Tuesday, June 24, 2025

Playing field wide open for aspiring BFL CEO

The hunt for a substantive chief executive officer (CEO) at the newly autonomous Botswana Football League (BFL) is on. 

Whoever will be appointed the BFL CEO will have to deal with a new business structure which essentially will have to be self-sustainable.

The new CEO will have to hit the ground running as the infantile BFL, as a professional league, continues to struggle to attract sponsors.  

It therefore comes as no surprise that the administrators say the new league structure will need an experienced and steady hand to navigate it.

“At this moment, the idea of autonomy still feels and looks like a pie in the sky,” one premier league club administrator quips.

According to the administrator, this is largely because the current administrators elected to help with transformation of the league do not have adequate experience on issues of football governance and sponsorships.

“Normally when you decide to have a structure like the BFL, you need to have a strategy first. That strategy will guide you on what type of CEO you need to drive the strategy,” he explains.

He says given that the BFL does not have a strategy, it is only wise that they should go for an experienced and steady hand to guide it.

“First of all, whoever comes should be a football administrator with some experience, even if at club level,” says the administrator.

“The new CEO should also have corporate business and governance acumen if he or she is to run the BFL as a company. The CEO should appeal to the sponsors and should have a good qualification in administration,” he says.

Asked who can ascend to the post, the administrator says there are many young and upcoming administrators at club level, but says they are still a work in progress.
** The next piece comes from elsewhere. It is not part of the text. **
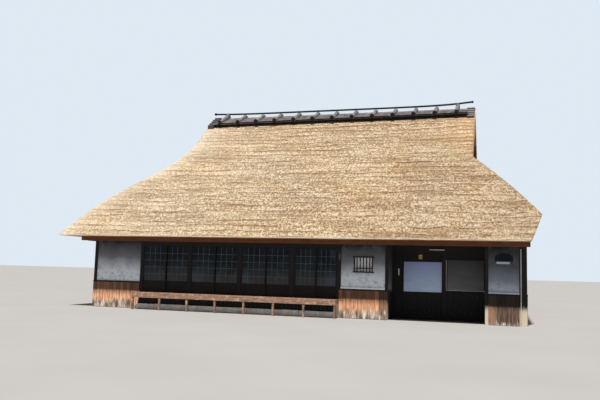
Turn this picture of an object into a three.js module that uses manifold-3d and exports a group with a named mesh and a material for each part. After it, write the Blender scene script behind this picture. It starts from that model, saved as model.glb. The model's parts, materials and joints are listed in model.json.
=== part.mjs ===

“Most of them are 60 percent ready and a lot will need to be done to get them ready to take on the rigours of the BFL given its politics,” he says.

The administrator says at the moment, only former BFL, then Botswana Premier League (BPL) CEO Bennett Mamelodi is the man who can come to BFL and hit the ground running.

“He has proved his mettle already. The last time we had any positive growth in football was when he was heading the league. As a CEO, he wanted a good quality product and wanted all stakeholders to be happy,” he says.

As part of the then BPL board at the time of Mamelodi’s unceremonious departure, the administrator says while Mamelodi had his shortcomings, his positives however outweighed the negatives.

He says it would not hurt the BFL to call Mamelodi to be CEO, but says they should have a good structure around him to complement him.

“Everyone would love to have Bennett back. Unfortunately, in our football, there is nothing like forgive and forget. We keep grudges even when we preach forgiveness,” says the administrator.

The administrator’s view is supported by yet another one who says the premier league ‘lost its last good CEO with Mamelodi.’ 

“We all know that Bennett’s downfall was political. We know that he also had a problem with one or two influential people or financiers who wanted to control the league,” the administrator opines.

The administrator says without an experienced and steady hand to guide it, the BFL’s bid to be self-sustainable may be futile.

Meanwhile, sources at former BPL league sponsors Botswana Telecommunications Corporation (BTCL) say the company would still be the league’s title sponsor had Mamelodi stayed on.

“In the chaos that followed Mamelodi’s exit from the BPL, BTCL lost approximately 100 000 subscribers,” the source says.

Coupled with the BPL’s failure to honour contractual obligations of the sponsorship, the source says BTCL had no option but to cut ties with the league.

On whether BTCL could consider coming back, the source says if Mamelodi came back, there is a chance that the company would reconsider its stance.

The source says BTCL’s association with football while still entering the mobile phone market had been a catalyst for growth.